→ **Information shown**
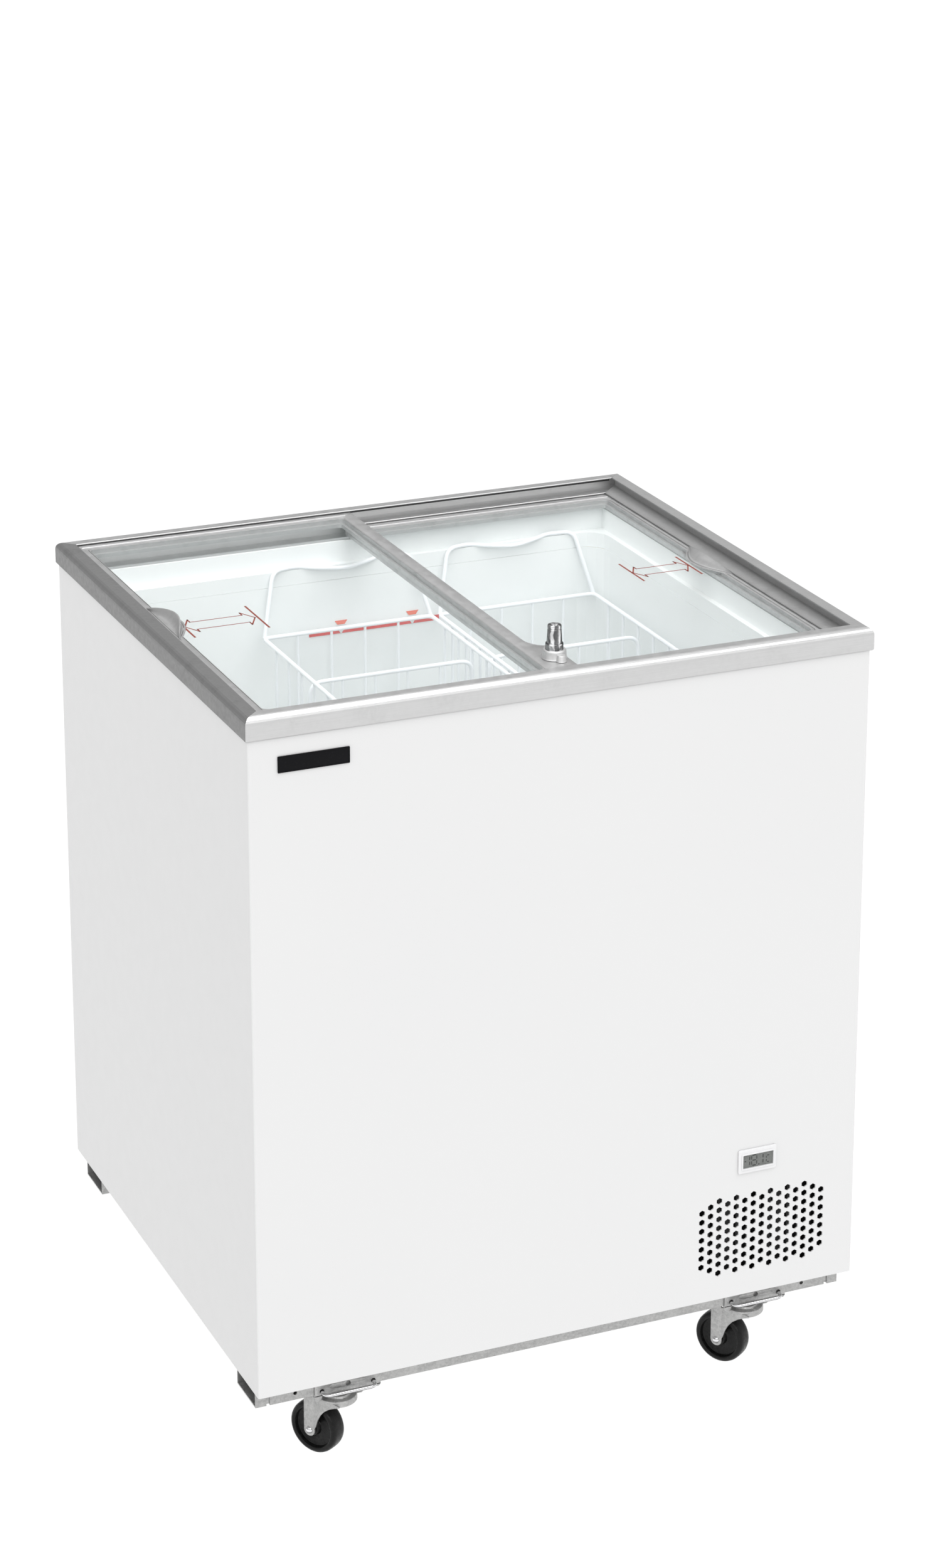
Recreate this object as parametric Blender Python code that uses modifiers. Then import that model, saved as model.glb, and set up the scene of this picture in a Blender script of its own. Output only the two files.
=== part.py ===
"""Chest display freezer for wrapped ice cream: two flat sliding glass lids, wire baskets, castors.

Frame: origin on the floor under the middle of the cabinet, +Z up, front towards -Y, +X to the
right of someone who stands in front. Everything is in metres.
"""

from math import cos, pi, radians, sin

import bmesh
import bpy
from mathutils import Matrix, Vector

# Overall size
WIDTH = 0.720  # over the aluminium rim
DEPTH = 0.640
RIM_TOP = 0.879
RIM_HEIGHT = 0.026
CLEARANCE_UNDER = 0.108  # floor to the bottom of the cabinet
GAP = 0.0003  # between pieces that touch

# Cabinet shell
OVERHANG = 0.003  # rim beyond the casing
SHEET = 0.0015
CASING_X = WIDTH / 2 - OVERHANG
CASING_Y = DEPTH / 2 - OVERHANG
RIM_BASE = RIM_TOP - RIM_HEIGHT
CASING_TOP = RIM_BASE - GAP

# Rim profile, measured inwards from its outer face and up from its base
RIM_ROUND = 0.008
LIP_1 = 0.019  # inner edge of the flat top, over the upper track
LIP_2 = 0.0355  # inner edge of the shelf that carries the upper lid
RIM_INNER = 0.0455
LIP_SHEET = 0.0014
UNDERCUT = 0.007
UPPER_SHELF = 0.0135
LOWER_SHELF = 0.0025

# Tub
TUB_X, TUB_Y = 0.307, 0.262  # inner faces of the liner
TUB_FLOOR = 0.168
TUB_TOP = 0.809  # seam between liner and collar
LINER_SHEET = 0.0015
CORNER = 0.030
LEDGE = 0.827  # the collar's ledge, on which the baskets hang
COLLAR_X, COLLAR_Y = 0.3145, 0.2715
COLLAR_WALL = 0.0025
STEP_X, STEP_TOP = 0.100, 0.400  # hump over the compressor space
COIL_SPACE = 0.010  # between liner and foam, for the evaporator tube

# Compressor space
SPACE_X0, SPACE_X1 = 0.150, CASING_X - SHEET
SPACE_Z0, SPACE_Z1 = CLEARANCE_UNDER + SHEET + 2 * GAP, 0.352

# Lids: low and high corners of the frames, and the glass opening inside them
LEFT_Z0, LEFT_Z1 = RIM_BASE + UPPER_SHELF + GAP, RIM_BASE + 0.0236
RIGHT_Z0, RIGHT_Z1 = RIM_BASE + LOWER_SHELF + GAP, RIM_BASE + 0.0116
LEFT_X0, LEFT_X1, LEFT_Y = -0.3445, -0.0015, 0.3055
RIGHT_X0, RIGHT_X1, RIGHT_Y = -0.0195, 0.3300, 0.2865
LEFT_OPEN = (-0.3310, -0.0180, -0.2945, 0.2820)
RIGHT_OPEN = (-0.0025, 0.3160, -0.2640, 0.2640)
LID_LEDGE = 0.004  # rebate under the glass
LEDGE_HEIGHT = 0.0043
GLASS_DROP = 0.0008  # glass below the top of its frame
HANDLE_HALF, HANDLE_BULGE, HANDLE_WALL = 0.054, 0.0155, 0.0022
LEFT_FIN, RIGHT_FIN = 0.0120, 0.0010  # height of the curved wall that a hand pushes

# Lock, on the front end of the left lid's right rail
LOCK_X, LOCK_Y = 0.0063, -0.2650
LOCK_PLATE_X, LOCK_PLATE_Y, LOCK_FILLET = 0.0198, -0.2270, 0.028
LOCK_TRAVEL = 0.008
BOSS_R, BOSS_TOP = 0.0132, 0.8866
COLLAR_R, COLLAR_TOP = 0.0100, 0.8935
PLUNGER_R, PLUNGER_TOP = 0.0076, 0.9135
BOLT_R = 0.0044
ROTOR_R = 0.0040

# Front panel
VENT_COLUMNS = 15
VENT_PITCH_X, VENT_PITCH_Z = 0.01062, 0.0111
VENT_X0, VENT_Z = 0.1674, 0.1850
VENT_HOLE_R = 0.0040
THERMO = (0.2104, 0.2572, 0.2586, 0.2869)  # x0, x1, z0, z1 of the thermometer's bezel
PLATE = (-0.3250, -0.2464, 0.8150, 0.8330)  # nameplate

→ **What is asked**
Print exactly, and only, the lines beginning at the top of the listing and ending at the line with "SPACE_Z0, SPACE_Z1 = CLEARANCE_UNDER".

→ **Solution for this exercise**
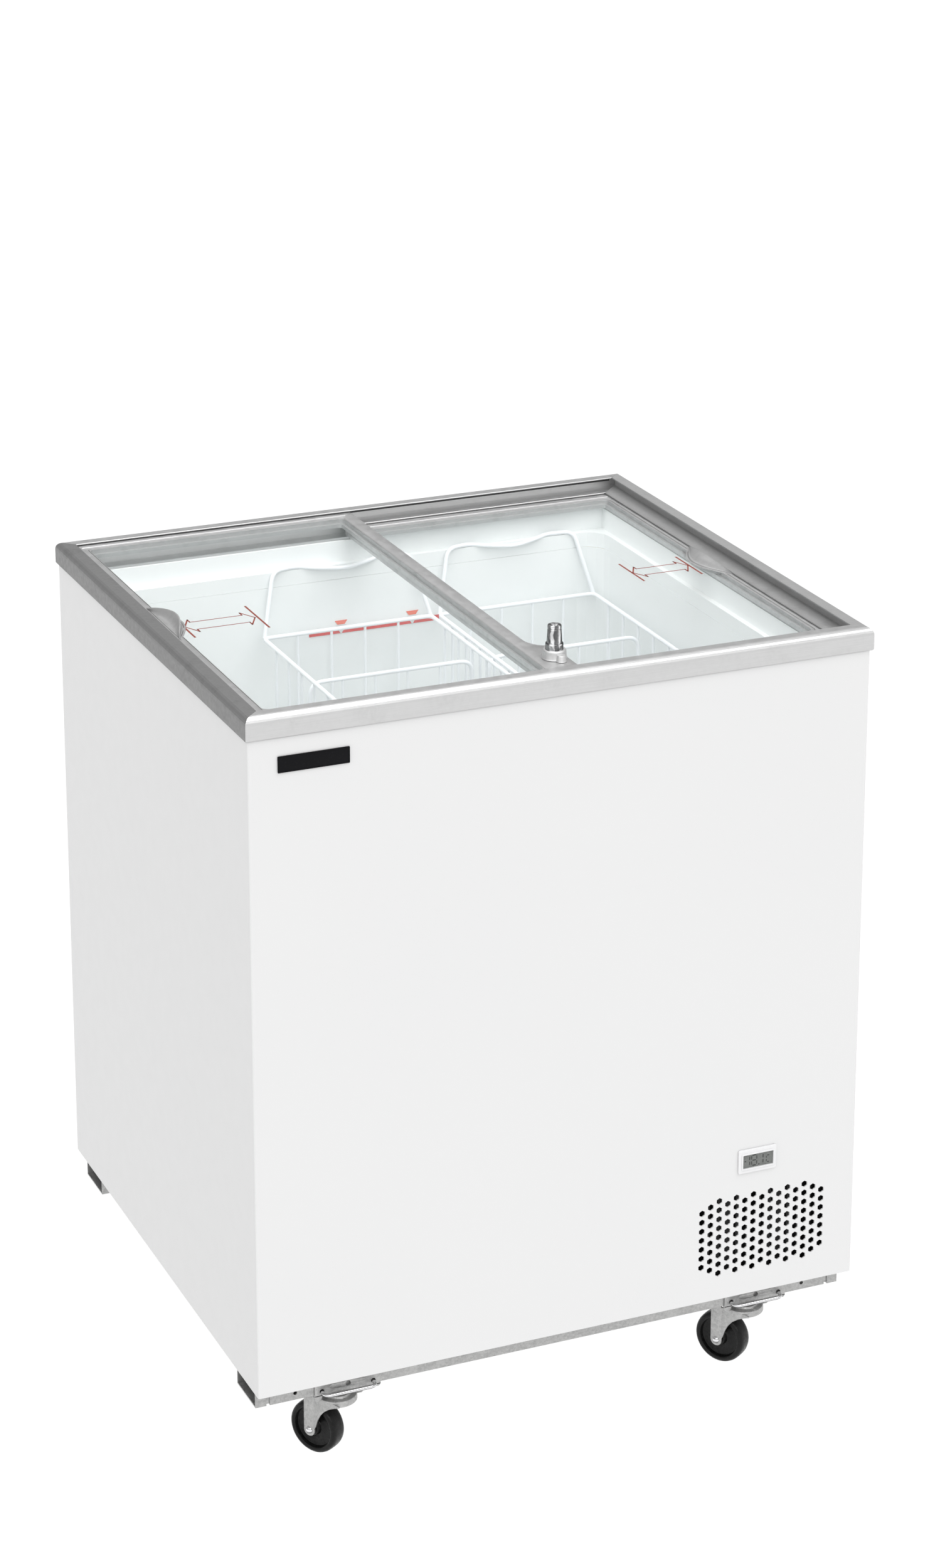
Recreate this object as parametric Blender Python code that uses modifiers. Then import that model, saved as model.glb, and set up the scene of this picture in a Blender script of its own. Output only the two files.
=== part.py ===
"""Chest display freezer for wrapped ice cream: two flat sliding glass lids, wire baskets, castors.

Frame: origin on the floor under the middle of the cabinet, +Z up, front towards -Y, +X to the
right of someone who stands in front. Everything is in metres.
"""

from math import cos, pi, radians, sin

import bmesh
import bpy
from mathutils import Matrix, Vector

# Overall size
WIDTH = 0.720  # over the aluminium rim
DEPTH = 0.640
RIM_TOP = 0.879
RIM_HEIGHT = 0.026
CLEARANCE_UNDER = 0.108  # floor to the bottom of the cabinet
GAP = 0.0003  # between pieces that touch

# Cabinet shell
OVERHANG = 0.003  # rim beyond the casing
SHEET = 0.0015
CASING_X = WIDTH / 2 - OVERHANG
CASING_Y = DEPTH / 2 - OVERHANG
RIM_BASE = RIM_TOP - RIM_HEIGHT
CASING_TOP = RIM_BASE - GAP

# Rim profile, measured inwards from its outer face and up from its base
RIM_ROUND = 0.008
LIP_1 = 0.019  # inner edge of the flat top, over the upper track
LIP_2 = 0.0355  # inner edge of the shelf that carries the upper lid
RIM_INNER = 0.0455
LIP_SHEET = 0.0014
UNDERCUT = 0.007
UPPER_SHELF = 0.0135
LOWER_SHELF = 0.0025

# Tub
TUB_X, TUB_Y = 0.307, 0.262  # inner faces of the liner
TUB_FLOOR = 0.168
TUB_TOP = 0.809  # seam between liner and collar
LINER_SHEET = 0.0015
CORNER = 0.030
LEDGE = 0.827  # the collar's ledge, on which the baskets hang
COLLAR_X, COLLAR_Y = 0.3145, 0.2715
COLLAR_WALL = 0.0025
STEP_X, STEP_TOP = 0.100, 0.400  # hump over the compressor space
COIL_SPACE = 0.010  # between liner and foam, for the evaporator tube

# Compressor space
SPACE_X0, SPACE_X1 = 0.150, CASING_X - SHEET
SPACE_Z0, SPACE_Z1 = CLEARANCE_UNDER + SHEET + 2 * GAP, 0.352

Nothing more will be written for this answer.